Martin Mayhew and Jim Schwartz are now reaping the fruits of Matt Millen's failure as general manager of the Lions. Millen created the perfect storm of ineptitude by piling on eight years worth of bad decisions which finally culminated in last year's disastrous 0-16 season. Now Mayhew and Schwartz are trying to rebuild amidst the aftermath. It's a wasteland as far as the eye can see. The tattered remnants of what was once an average roster now litters the halls of Allen Park. The stench permeates the league and no one in their right mind wants to wallow through muck to search for survivors. How do you rebuild amongst such devastation and failure? Well, management is finding out firsthand that it is no easy task.
As we watched the action from afar over the first few days of free agency, we have all come to realize the daunting task that Mayhew and Schwartz have in luring good talent to the lowly Lions. Players whom the Lions supposedly targeted were quickly gobbled up by better teams for sometimes less money. I guess this was to be expected, but with an excess of $40 million in cap space, the looming uncapped year in 2010 and the massive holes in the current roster, we expected more. Maybe one or two top-tier players that fit what the Lions were trying to do. But alas, it was not meant to be. Most of the top free agents are now signed and it seems that the Lions missed the boat to Redemption Island. But I'll tell you now... it only SEEMS that way.
You might be asking why there is any reason to be optimistic in what at first glance, appears to be a pretty glum free agency effort by Mayhew and Co.? First, let's not downplay the few moves that they have made. Their targets have been very specific. They are keying on players that are young, inexpensive, relatively risk-free and serve a particular purpose on the roster. They knew that they needed a compliment to Calvin Johnson and a back-up to Kevin Smith. So they immediately targeted players that fit those depth positions because they knew that they could find quality back-up players early and inexpensively. These players were easy to lure because other teams were focused on breaking the bank for the high profile players. So instead of wasting resources on trying to entice 30+ year old starters to an 0-16 team, they targeted some of the best second-tier, depth guys early and scored. In my humble opinion, this was a very smart move. No doubt this was frustrating to the fans, but grand scheme-wise... very smart.
The Lions did try to snag a few veterans in some key areas where the holes could not all be filled via the draft. The Dockery move fell apart as did the Ken Lucas trade. "A" for effort, but that doesn't put the players in the uniforms. This is where the repercussions of being the worst team in the league are truly felt. Regardless of who was running this team, the reality of being the worst organization is going to keep you from getting certain players. It is in these situations where a general manager can truly shine. This is where he makes or breaks his career. When the going gets tough, the tough get... creative!
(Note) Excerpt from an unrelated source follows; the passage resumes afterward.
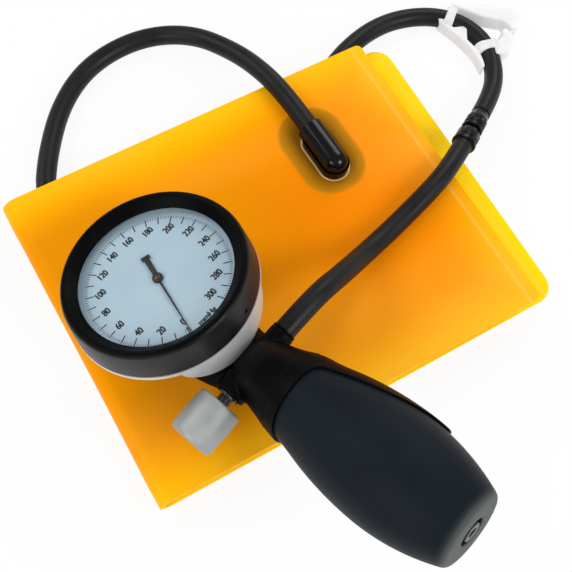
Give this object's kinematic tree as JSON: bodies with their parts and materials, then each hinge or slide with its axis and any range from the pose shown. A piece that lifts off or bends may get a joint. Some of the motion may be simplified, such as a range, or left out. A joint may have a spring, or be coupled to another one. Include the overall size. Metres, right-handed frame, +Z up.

This is what, so far, has set Mayhew apart from other Detroit GM's. He has a penchant for being creative. He pulls out a great trade for a veteran cornerback by moving a 38 year old quarterback we were going to cut anyway. Then we find out about the potential blockbuster trade that would've landed us Jay Cutler. Wow! Can you imagine if he had pulled that off? This is mind-blowing on several levels. First, Mayhew recognizes that Cutler is better than Cassel and that Cassel is a risk not worth taking at this point. Time may tell if that analysis was correct or not, but right now, it looks like a great decision. Second, it tells me that the Lions are perfectly fine not being pigeonholed into drafting Stafford with the first overall pick, BUT... recognize the need to upgrade over Culpepper and seem driven to find a player out there. This trade gone cold gives me the hope that Mayhew will do what it takes to get the RIGHT players on this team. He's shown restraint and patience as well as creativity and aggressiveness. I am truly impressed and indeed confident that this team will be built the right way this time.
Okay, so maybe I am the eternal optimist; the Joey-blue-skies of Lion's fandom. I can't help it. I like what I see right now. And what I see is a staff that is ready to build through the draft and not waste money like the Dan Snyder's and Jerry Jones' of the league. Those bank-buster deals look all shiny and pretty in March, but seldom does that approach work. Snyder has tried this again and again without success. Does handing $156 million to Haynesworth and Hall, two guys that stomp on the heads of other players and publicly call out their head coaches, respectively, sound like a good deal? Not to me. Mayhew's approach will take a few years, but there are no quick fixes with this Lions team. The band-aid approach is not acceptable. This team must be built on young, Detroit-drafted talent and smart, calculated free agent signings. This requires patience on behalf of management and fans alike.
I know that we Lion's fans have been burned so many times before that it's hard to buy into any routine or be optimistic about any strategy. Most of us felt this way last season as well. Maybe I'm just in need of another stint in Kool-Aid Rehab after swearing off the stuff for good last year. Who knows? But Mayhew's moves just seem smart to me. I hope for all our sakes that he gets it right this time.